Reproduce all the entries precisely.

— Start of Recorded data —

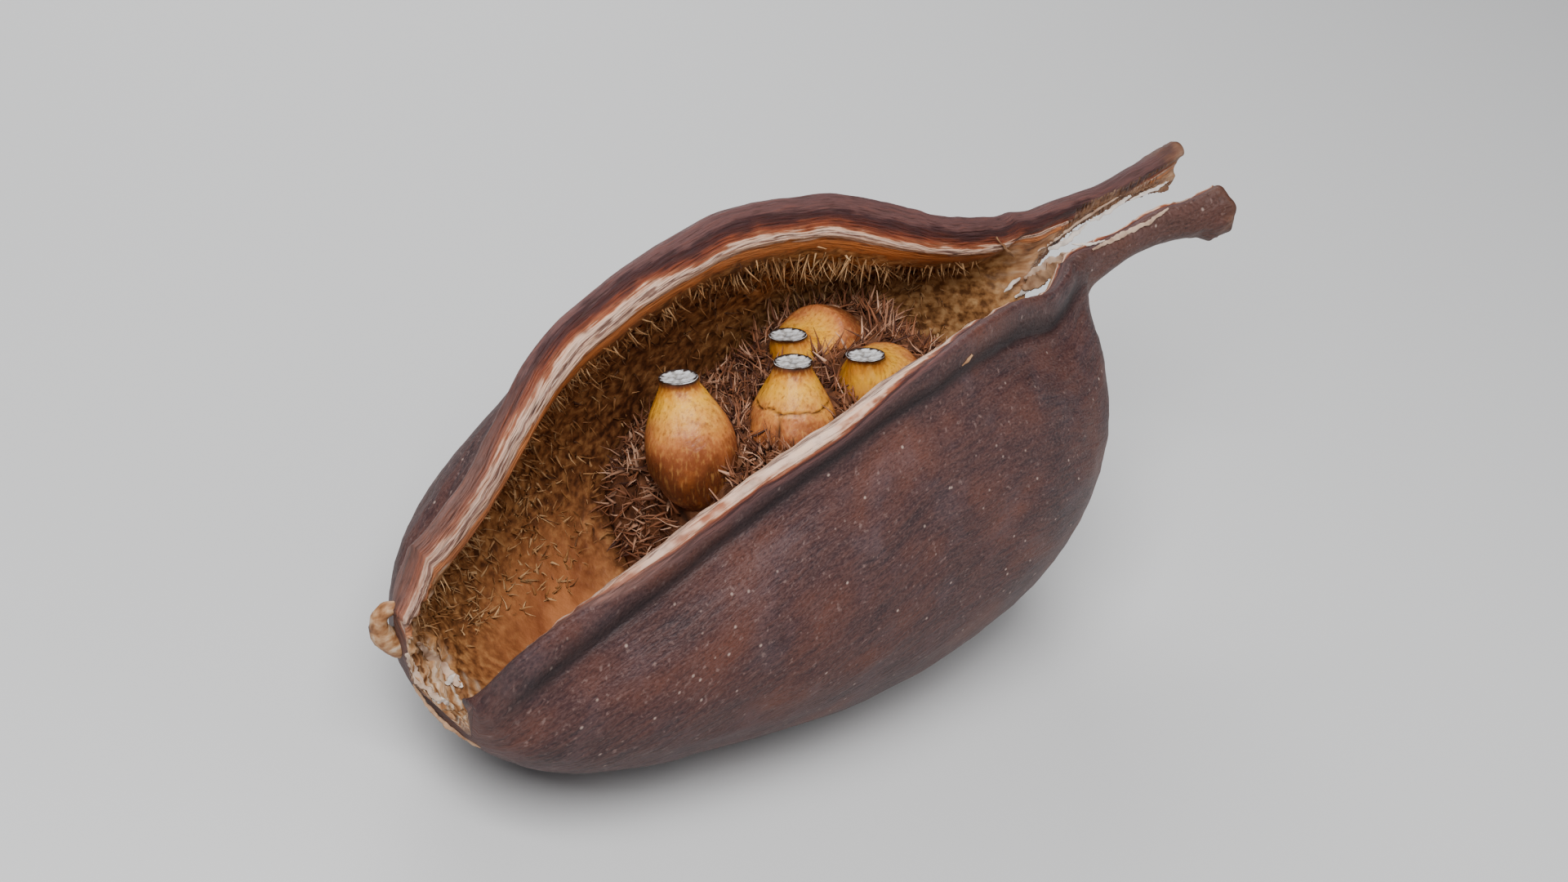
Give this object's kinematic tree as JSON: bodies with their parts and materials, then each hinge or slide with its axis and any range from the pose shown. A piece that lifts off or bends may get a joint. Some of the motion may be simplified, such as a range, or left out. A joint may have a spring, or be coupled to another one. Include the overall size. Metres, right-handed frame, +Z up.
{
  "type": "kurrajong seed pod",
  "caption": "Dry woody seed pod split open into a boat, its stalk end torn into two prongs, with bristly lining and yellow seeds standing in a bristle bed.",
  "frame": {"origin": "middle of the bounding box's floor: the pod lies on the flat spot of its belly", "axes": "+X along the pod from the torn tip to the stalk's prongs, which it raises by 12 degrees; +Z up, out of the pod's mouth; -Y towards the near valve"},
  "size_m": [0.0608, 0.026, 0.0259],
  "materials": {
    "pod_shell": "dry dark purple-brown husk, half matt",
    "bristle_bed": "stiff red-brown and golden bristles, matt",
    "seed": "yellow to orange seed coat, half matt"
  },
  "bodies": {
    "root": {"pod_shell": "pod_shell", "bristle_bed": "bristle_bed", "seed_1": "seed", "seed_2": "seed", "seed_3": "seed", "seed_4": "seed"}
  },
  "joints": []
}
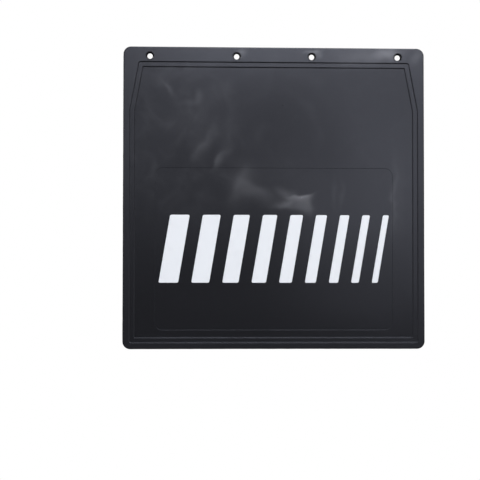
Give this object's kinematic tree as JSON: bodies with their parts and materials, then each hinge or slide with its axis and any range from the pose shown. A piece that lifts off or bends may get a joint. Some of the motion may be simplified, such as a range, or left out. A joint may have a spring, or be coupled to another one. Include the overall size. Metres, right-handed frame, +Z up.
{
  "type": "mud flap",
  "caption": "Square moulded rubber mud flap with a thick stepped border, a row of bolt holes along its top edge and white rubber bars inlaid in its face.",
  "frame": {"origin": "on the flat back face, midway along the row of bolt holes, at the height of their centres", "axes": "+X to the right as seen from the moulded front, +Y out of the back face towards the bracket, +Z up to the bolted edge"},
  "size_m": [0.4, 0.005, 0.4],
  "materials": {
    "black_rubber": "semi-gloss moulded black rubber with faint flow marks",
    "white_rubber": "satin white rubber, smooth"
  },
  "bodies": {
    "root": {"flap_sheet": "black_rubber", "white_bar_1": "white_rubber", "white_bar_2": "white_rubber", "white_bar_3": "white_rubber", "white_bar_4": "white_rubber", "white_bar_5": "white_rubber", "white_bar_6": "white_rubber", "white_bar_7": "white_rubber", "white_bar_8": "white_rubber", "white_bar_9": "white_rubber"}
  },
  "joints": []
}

— End of Recorded data —

▶ Correct answer:
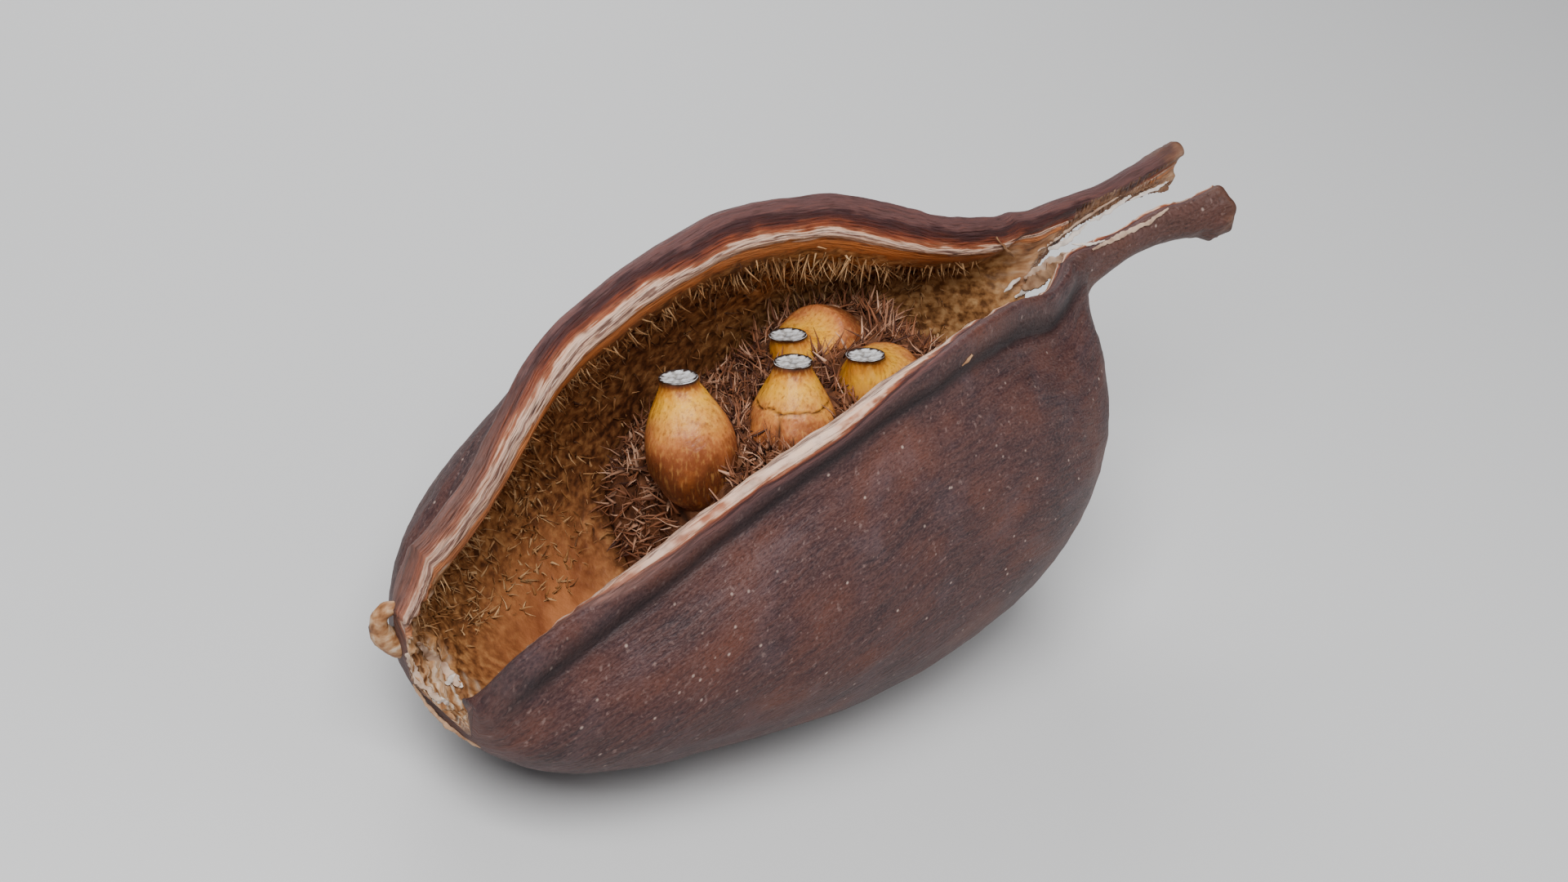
Give this object's kinematic tree as JSON: bodies with their parts and materials, then each hinge or slide with its axis and any range from the pose shown. A piece that lifts off or bends may get a joint. Some of the motion may be simplified, such as a range, or left out. A joint may have a spring, or be coupled to another one. Include the overall size. Metres, right-handed frame, +Z up.
{
  "type": "kurrajong seed pod",
  "caption": "Dry woody seed pod split open into a boat, its stalk end torn into two prongs, with bristly lining and yellow seeds standing in a bristle bed.",
  "frame": {"origin": "middle of the bounding box's floor: the pod lies on the flat spot of its belly", "axes": "+X along the pod from the torn tip to the stalk's prongs, which it raises by 12 degrees; +Z up, out of the pod's mouth; -Y towards the near valve"},
  "size_m": [0.0608, 0.026, 0.0259],
  "materials": {
    "pod_shell": "dry dark purple-brown husk, half matt",
    "bristle_bed": "stiff red-brown and golden bristles, matt",
    "seed": "yellow to orange seed coat, half matt"
  },
  "bodies": {
    "root": {"pod_shell": "pod_shell", "bristle_bed": "bristle_bed", "seed_1": "seed", "seed_2": "seed", "seed_3": "seed", "seed_4": "seed"}
  },
  "joints": []
}
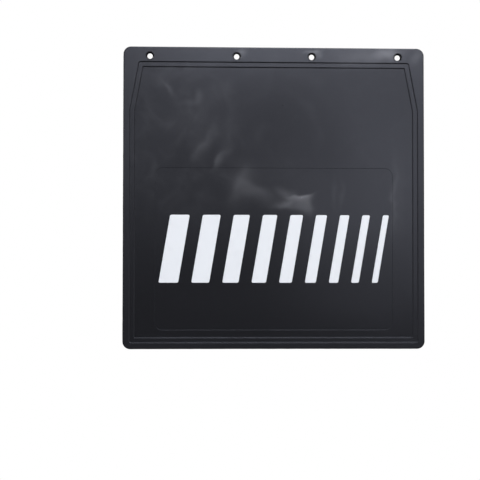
Give this object's kinematic tree as JSON: bodies with their parts and materials, then each hinge or slide with its axis and any range from the pose shown. A piece that lifts off or bends may get a joint. Some of the motion may be simplified, such as a range, or left out. A joint may have a spring, or be coupled to another one. Include the overall size. Metres, right-handed frame, +Z up.
{
  "type": "mud flap",
  "caption": "Square moulded rubber mud flap with a thick stepped border, a row of bolt holes along its top edge and white rubber bars inlaid in its face.",
  "frame": {"origin": "on the flat back face, midway along the row of bolt holes, at the height of their centres", "axes": "+X to the right as seen from the moulded front, +Y out of the back face towards the bracket, +Z up to the bolted edge"},
  "size_m": [0.4, 0.005, 0.4],
  "materials": {
    "black_rubber": "semi-gloss moulded black rubber with faint flow marks",
    "white_rubber": "satin white rubber, smooth"
  },
  "bodies": {
    "root": {"flap_sheet": "black_rubber", "white_bar_1": "white_rubber", "white_bar_2": "white_rubber", "white_bar_3": "white_rubber", "white_bar_4": "white_rubber", "white_bar_5": "white_rubber", "white_bar_6": "white_rubber", "white_bar_7": "white_rubber", "white_bar_8": "white_rubber", "white_bar_9": "white_rubber"}
  },
  "joints": []
}